Integraram o Ciclo  Sergio Muniz, produtor executivo, Geraldo Sarno, Maurice Capovilla, Paulo Gil Soares, Eduardo Escorel e Affonso Beato, que seria diretor de fotografia de Glauber Rocha e faria carreira internacional como parceiro de Pedro Almodóvar. Participaram Francisco Ramalho Jr. e Guido Araújo, o das Jornadas de Cinema da Bahia. Jorge Bodansky chegou a fotografar uns poucos. Vlado Herzog começou na equipe mas não continuou, porque foi assumir estágio na BBC de Londres.

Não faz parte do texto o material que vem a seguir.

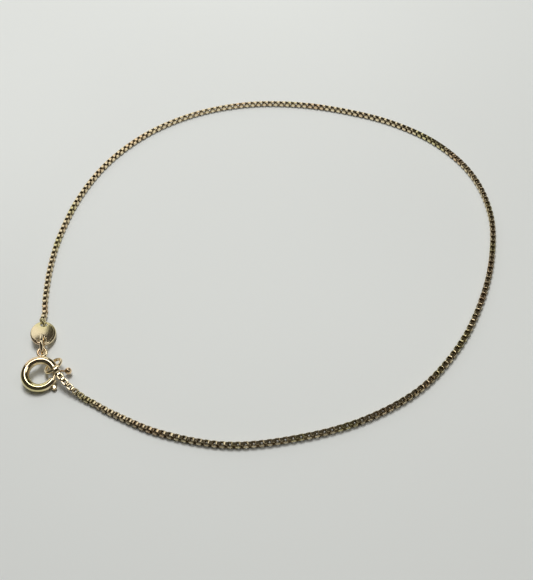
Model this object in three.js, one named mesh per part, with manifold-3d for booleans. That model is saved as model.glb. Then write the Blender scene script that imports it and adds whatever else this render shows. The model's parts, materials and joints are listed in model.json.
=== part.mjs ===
// Chain anklet, fastened and lying on a flat surface: a box chain with an oval tag at one end
// and a plain ring at the other, closed by a spring ring clasp.
// Millimetres, +Z up, the surface at z = 0, the origin under the middle of the whole anklet.

import * as THREE from 'three';
import { mergeVertices } from 'three/addons/utils/BufferGeometryUtils.js';
import Module from 'manifold-3d';

const wasm = await Module();
wasm.setup();

// Box chain: the fine links have this outer width, and the tube of the same size stands for them.
const CHAIN = { width: 0.9, chamfer: 0.16, steps: 80 };

// The chain's middle line, clockwise from the tag to the clasp, seen from above.
// bearing: degrees clockwise from the -X direction; radius: from the loop's centre;
// height: of the chain's middle above the surface.
const ROUTE = [
  { bearing: -13.95, radius: 39.22, height: 0.72 },
  { bearing: -12, radius: 38.96, height: 0.52 },
  { bearing: -7.3, radius: 38.5, height: 0.45 },
  { bearing: 3, radius: 37.7, height: 0.45 },
  { bearing: 15, radius: 37.41, height: 0.45 },
  { bearing: 30, radius: 37.81, height: 0.45 },
  { bearing: 45, radius: 38.61, height: 0.45 },
  { bearing: 60, radius: 39.08, height: 0.45 },
  { bearing: 75, radius: 38.9, height: 0.45 },
  { bearing: 90, radius: 38.17, height: 0.45 },
  { bearing: 105, radius: 37.3, height: 0.45 },
  { bearing: 120, radius: 36.98, height: 0.45 },
  { bearing: 135, radius: 37.66, height: 0.45 },
  { bearing: 150, radius: 38.57, height: 0.45 },
  { bearing: 165, radius: 38.87, height: 0.45 },
  { bearing: 180, radius: 38.23, height: 0.45 },
  { bearing: 195, radius: 37.17, height: 0.45 },
  { bearing: 210, radius: 36.8, height: 0.45 },
  { bearing: 225, radius: 37.27, height: 0.45 },
  { bearing: 240, radius: 38, height: 0.45 },
  { bearing: 255, radius: 38.07, height: 0.45 },
  { bearing: 270, radius: 38.2, height: 0.45 },
  { bearing: 285, radius: 39.05, height: 0.45 },
  { bearing: 300, radius: 39.45, height: 0.45 },
  { bearing: 311.5, radius: 39.88, height: 0.45 },
  { bearing: 317.3, radius: 40.33, height: 0.45 },
  { bearing: 319.7, radius: 40.66, height: 0.52 },
  { bearing: 321.8, radius: 40.88, height: 0.77 },
  { bearing: 323.8, radius: 41.12, height: 1.15 },
  { bearing: 325.4, radius: 41.25, height: 1.52 },
  { bearing: 327.3, radius: 41.28, height: 1.86 },
  { bearing: 328.67, radius: 41.09, height: 2.03 },
];

// Spring ring clasp. Angles are counterclockwise in the ring's own plane, where 90 is its raised side.
const CLASP = {
  centre: [-38.03, -21.03, 1.27],
  radius: 2.3,
  tube: 0.655,
  bore: 0.42,
  turn: 21,
  rise: 15.5,
  gapFrom: -50,
  gapTo: -6,
  boreDepth: 94,
  socketDepth: 8,
};
const SLOT = { width: 0.56, end: 16 };
const EYE = { angle: 63.1, radius: 0.67, wire: 0.22, reach: 3.59 };
const LUG = { angle: -70, radius: 0.4, width: 0.62, reach: 3.28 };
const BOLT = { wire: 0.25, from: -53, to: 62 };
const TRIGGER = { rootAngle: -15, angle: -20, reach: 4.34, stem: 0.15, ball: 0.55 };

// Rings of round wire. lean is from the vertical, rise from the surface, towards the bearing turn.
const JOINING_RING = { centre: [-37.73, -15.98, 1.93], radius: 1.6, wire: 0.27, turn: 3, lean: 9 };
const END_RING = { centre: [-35.973, -19.876, 1.348], radius: 1.435, wire: 0.25, turn: -38, rise: 31.4 };
const TAG_RING = { centre: [-38.12, -10.55, 0.9], radius: 0.68, wire: 0.19, turn: 12, lean: 6 };

// Oval tag: a thin domed plate with a hole near each end.
const TAG = {
  centre: [-37.94, -12.86, 1.2],
  length: 5.1,
  width: 4.05,
  thickness: 0.42,
  dome: 0.34,
  hole: 0.56,
  holeInset: 0.86,
  turn: 1,
  roll: 15,
  pitch: -5,
};

const GOLD = { color: 0xd2b375, roughness: 0.16, metalness: 1 };
const WORN_GOLD = { color: 0xc9ae74, roughness: 0.3, metalness: 1 };

const RING_STEPS = 28;
const WIRE_SIDES = 10;

const rad = THREE.MathUtils.degToRad;

// A solid for cutting and joining, made from any closed geometry, whichever way its faces point.
function solid(geometry) {
  const bare = new THREE.BufferGeometry();
  bare.setAttribute('position', geometry.attributes.position.clone());
  if (geometry.index) bare.setIndex(geometry.index.clone());
  const merged = mergeVertices(bare, 1e-5);
  const points = merged.attributes.position;
  const corners = [...merged.index.array];
  if (signedVolume(points, corners) < 0) corners.reverse();
  const mesh = new wasm.Mesh({
    numProp: 3,
    vertProperties: new Float32Array(points.array),
    triVerts: new Uint32Array(corners),
  });
  return new wasm.Manifold(mesh);
}

function signedVolume(points, corners) {
  const [a, b, c] = [new THREE.Vector3(), new THREE.Vector3(), new THREE.Vector3()];
  let total = 0;
  for (let i = 0; i < corners.length; i += 3) {
    a.fromBufferAttribute(points, corners[i]);
    b.fromBufferAttribute(points, corners[i + 1]);
    c.fromBufferAttribute(points, corners[i + 2]);
    total += a.dot(b.cross(c)) / 6;
  }
  return total;
}

function geometryOf(body) {
  const mesh = body.getMesh();
  const geometry = new THREE.BufferGeometry();
  geometry.setAttribute('position', new THREE.BufferAttribute(new Float32Array(mesh.vertProperties), 3));
  geometry.setIndex(new THREE.BufferAttribute(new Uint32Array(mesh.triVerts), 1));
  geometry.computeVertexNormals();
  return geometry;
}

// A circle's arc in the XY plane, between two angles in degrees.
class Arc extends THREE.Curve {
  constructor(radius, from, to) {
    super();
    this.radius = radius;
    this.from = from;
    this.to = to;
  }

  getPoint(t, target = new THREE.Vector3()) {
    const angle = rad(this.from + t * (this.to - this.from));
    return target.set(this.radius * Math.cos(angle), this.radius * Math.sin(angle), 0);
  }
}

function regularSection(radius, sides) {
  const corners = [];
  for (let i = 0; i < sides; i += 1) {
    const angle = (2 * Math.PI * (i + 0.5)) / sides;
    corners.push(new THREE.Vector2(radius * Math.cos(angle), radius * Math.sin(angle)));
  }
  return new THREE.Shape(corners);
}

function chamferedSquare(width, chamfer) {
  const half = width / 2;
  const inner = half - chamfer;
  return new THREE.Shape([
    new THREE.Vector2(half, -inner),
    new THREE.Vector2(half, inner),
    new THREE.Vector2(inner, half),
    new THREE.Vector2(-inner, half),
    new THREE.Vector2(-half, inner),
    new THREE.Vector2(-half, -inner),
    new THREE.Vector2(-inner, -half),
    new THREE.Vector2(inner, -half),
  ]);
}

function sweep(section, path, steps) {
  return new THREE.ExtrudeGeometry(section, { steps, bevelEnabled: false, extrudePath: path });
}

// A round bar bent along an arc, with about one step for every degreesPerStep.
function bentBar(radius, barRadius, from, to, sides = 14, degreesPerStep = 8) {
  const steps = Math.ceil((to - from) / degreesPerStep);
  return sweep(regularSection(barRadius, sides), new Arc(radius, from, to), steps);
}

function wireRing(radius, wire) {
  return new THREE.TorusGeometry(radius, wire, WIRE_SIDES, RING_STEPS);
}

// A round rod from one point to another.
function rod(from, to, radius, sides) {
  const length = from.distanceTo(to);
  const geometry = new THREE.CylinderGeometry(radius, radius, length, sides);
  const along = new THREE.Vector3().subVectors(to, from).normalize();
  const turn = new THREE.Quaternion().setFromUnitVectors(new THREE.Vector3(0, 1, 0), along);
  geometry.applyQuaternion(turn);
  geometry.translate(...new THREE.Vector3().addVectors(from, to).multiplyScalar(0.5).toArray());
  return geometry;
}

function polar(radius, angle) {
  return new THREE.Vector3(radius * Math.cos(rad(angle)), radius * Math.sin(rad(angle)), 0);
}

function chainPath() {
  const points = ROUTE.map(({ bearing, radius, height }) => {
    const angle = rad(bearing);
    return new THREE.Vector3(-radius * Math.cos(angle), radius * Math.sin(angle), height);
  });
  const path = new THREE.CatmullRomCurve3(points, false, 'catmullrom', 0.5);
  path.arcLengthDivisions = 2000;
  return path;
}

function chainGeometry() {
  return sweep(chamferedSquare(CHAIN.width, CHAIN.chamfer), chainPath(), CHAIN.steps);
}

// The clasp's hollow tube, open at the gap, with the trigger's slot cut through its outer side,
// and the eye and the thumb lug soldered on.
function claspBodyGeometry() {
  const { radius, tube, bore, gapFrom, gapTo, boreDepth, socketDepth } = CLASP;
  const overrun = 6;
  const outer = solid(bentBar(radius, tube, gapTo, 360 + gapFrom, 16, 7));
  const boltBore = solid(bentBar(radius, bore, gapTo - overrun, gapTo + boreDepth, 12));
  const socket = solid(bentBar(radius, bore, gapFrom - socketDepth, gapFrom + overrun, 12, 4));
  const slotPath = new Arc(radius + tube, gapTo - overrun, SLOT.end);
  const slotSection = new THREE.Shape([
    new THREE.Vector2(-SLOT.width / 2, -tube),
    new THREE.Vector2(SLOT.width / 2, -tube),
    new THREE.Vector2(SLOT.width / 2, tube),
    new THREE.Vector2(-SLOT.width / 2, tube),
  ]);
  const slot = solid(sweep(slotSection, slotPath, 6));
  const eyeRing = wireRing(EYE.radius, EYE.wire);
  eyeRing.translate(...polar(EYE.reach, EYE.angle).toArray());
  const lug = new THREE.CylinderGeometry(LUG.radius, LUG.radius, LUG.width, 16);
  lug.rotateX(Math.PI / 2);
  lug.translate(...polar(LUG.reach, LUG.angle).toArray());
  const body = outer.add(solid(eyeRing)).add(solid(lug));
  return geometryOf(body.subtract(boltBore).subtract(socket).subtract(slot));
}

// The sprung bolt: a curved wire inside the tube and across the gap, and the trigger's stem and ball.
function claspBoltGeometry() {
  const wire = solid(bentBar(CLASP.radius, BOLT.wire, BOLT.from, BOLT.to, 12, 6));
  const root = polar(CLASP.radius, TRIGGER.rootAngle);
  const end = polar(TRIGGER.reach, TRIGGER.angle);
  const stem = solid(rod(root, end, TRIGGER.stem, 10));
  const ball = new THREE.SphereGeometry(TRIGGER.ball, 20, 14);
  ball.translate(...end.toArray());
  return geometryOf(wire.add(stem).add(solid(ball)));
}

// The tag's dome is a turned plate stretched into an oval, its hollow side down.
function tagGeometry() {
  const { length, width, thickness, dome, hole, holeInset } = TAG;
  const rings = 5;
  const top = [];
  const bottom = [];
  for (let i = 0; i <= rings; i += 1) {
    const share = i / rings;
    const height = dome * (0.5 - share * share);
    top.push(new THREE.Vector2((share * width) / 2, height + thickness / 2));
    bottom.push(new THREE.Vector2((share * width) / 2, height - thickness / 2));
  }
  const plate = new THREE.LatheGeometry([...bottom, ...top.reverse()], 36);
  plate.rotateX(Math.PI / 2);
  plate.scale(1, length / width, 1);
  const holes = [-1, 1].map((end) => {
    const drill = new THREE.CylinderGeometry(hole, hole, 4 * thickness, 18);
    drill.rotateX(Math.PI / 2);
    drill.translate(0, end * (length / 2 - holeInset), 0);
    return solid(drill);
  });
  return geometryOf(solid(plate).subtract(holes[0]).subtract(holes[1]));
}

function piece(name, geometry, finish) {
  const mesh = new THREE.Mesh(geometry, new THREE.MeshStandardMaterial(finish));
  mesh.name = name;
  return mesh;
}

// Pieces at a place, turned about +Z and tilted about their own X and Y axes.
function placed(pieces, centre, turn, tiltX, tiltY) {
  const tilted = new THREE.Group();
  tilted.rotation.set(rad(tiltX), rad(tiltY), 0);
  tilted.add(...pieces);
  const turned = new THREE.Group();
  turned.position.set(...centre);
  turned.rotation.z = rad(turn);
  turned.add(tilted);
  return turned;
}

function uprightRing(name, ring) {
  const geometry = wireRing(ring.radius, ring.wire);
  geometry.rotateY(Math.PI / 2);
  return placed([piece(name, geometry, GOLD)], ring.centre, ring.turn, 0, ring.lean);
}

const loop = new THREE.Group();
loop.add(piece('chain', chainGeometry(), WORN_GOLD));
loop.add(uprightRing('tag_ring', TAG_RING));
loop.add(placed([piece('tag', tagGeometry(), WORN_GOLD)], TAG.centre, TAG.turn, TAG.pitch, TAG.roll));
loop.add(uprightRing('joining_ring', JOINING_RING));
const clasp = [piece('clasp_body', claspBodyGeometry(), GOLD), piece('clasp_bolt', claspBoltGeometry(), GOLD)];
loop.add(placed(clasp, CLASP.centre, CLASP.turn, CLASP.rise, 0));
const endRing = piece('end_ring', wireRing(END_RING.radius, END_RING.wire), GOLD);
loop.add(placed([endRing], END_RING.centre, END_RING.turn, 0, -END_RING.rise));

// The origin is set under the middle of the anklet's own box.
const box = new THREE.Box3().setFromObject(loop, true);
const middle = box.getCenter(new THREE.Vector3());
loop.position.set(-middle.x, -middle.y, -box.min.z);

const anklet = new THREE.Group();
anklet.add(loop);

export default anklet;
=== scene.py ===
import json
import math

import bmesh
import bpy
from mathutils import Matrix, Vector
from mathutils.geometry import delaunay_2d_cdt


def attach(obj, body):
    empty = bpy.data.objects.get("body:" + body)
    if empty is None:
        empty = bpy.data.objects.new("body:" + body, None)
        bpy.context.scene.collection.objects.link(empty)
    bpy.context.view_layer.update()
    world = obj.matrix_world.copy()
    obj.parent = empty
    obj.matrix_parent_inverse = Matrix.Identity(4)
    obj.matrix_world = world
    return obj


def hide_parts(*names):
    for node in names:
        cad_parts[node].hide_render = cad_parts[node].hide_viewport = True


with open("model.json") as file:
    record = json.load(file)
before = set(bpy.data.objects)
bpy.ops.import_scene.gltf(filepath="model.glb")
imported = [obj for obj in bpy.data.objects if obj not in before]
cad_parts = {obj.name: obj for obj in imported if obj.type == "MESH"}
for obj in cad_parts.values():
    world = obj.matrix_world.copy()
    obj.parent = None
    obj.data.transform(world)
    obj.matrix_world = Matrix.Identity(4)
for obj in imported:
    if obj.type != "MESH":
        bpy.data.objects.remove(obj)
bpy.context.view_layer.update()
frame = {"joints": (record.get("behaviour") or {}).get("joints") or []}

bl_info = {
    "name": "Chain Anklet",
    "version": (1, 0, 0),
    "blender": (4, 5, 0),
    "location": "3D View > Sidebar > Anklet",
    "description": "Dresses the packed chain anklet: links, rings, tag and clasp in gold",
    "category": "Object",
}

MM = 0.001
UP = Vector((0, 0, 1))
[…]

E tem mais. Quando dos festejos do IV Centenário de S.Paulo em 1954, Thomaz Farkas filmara, mas sem som, alguns minutos de um show da Velha Guarda, criada e liderada por Almirante. A sonorização foi iniciativa do Instituto Moreira Salles, que convocou José Ramos Tinhorão, fono-audiólogos e leitores de lábios, e mais a reserva técnica da casa, para restaurar o som. E é assim que hoje podemos ver e ouvir Pixinguinha, a flauta de Benedito Lacerda, a perícia de João da Baiana no prato-e-faca, Donga com sua indefectível gravata lavallière, o próprio Almirante, sem falar em outros. Todos de terno, impecáveis em sua elegância, verdadeiros dândis que eram, tocando, cantando e tracejando firulas “no pé”. Para nossa sorte ainda mais completa, o filminho está incluído no Canal Thomaz Farkas.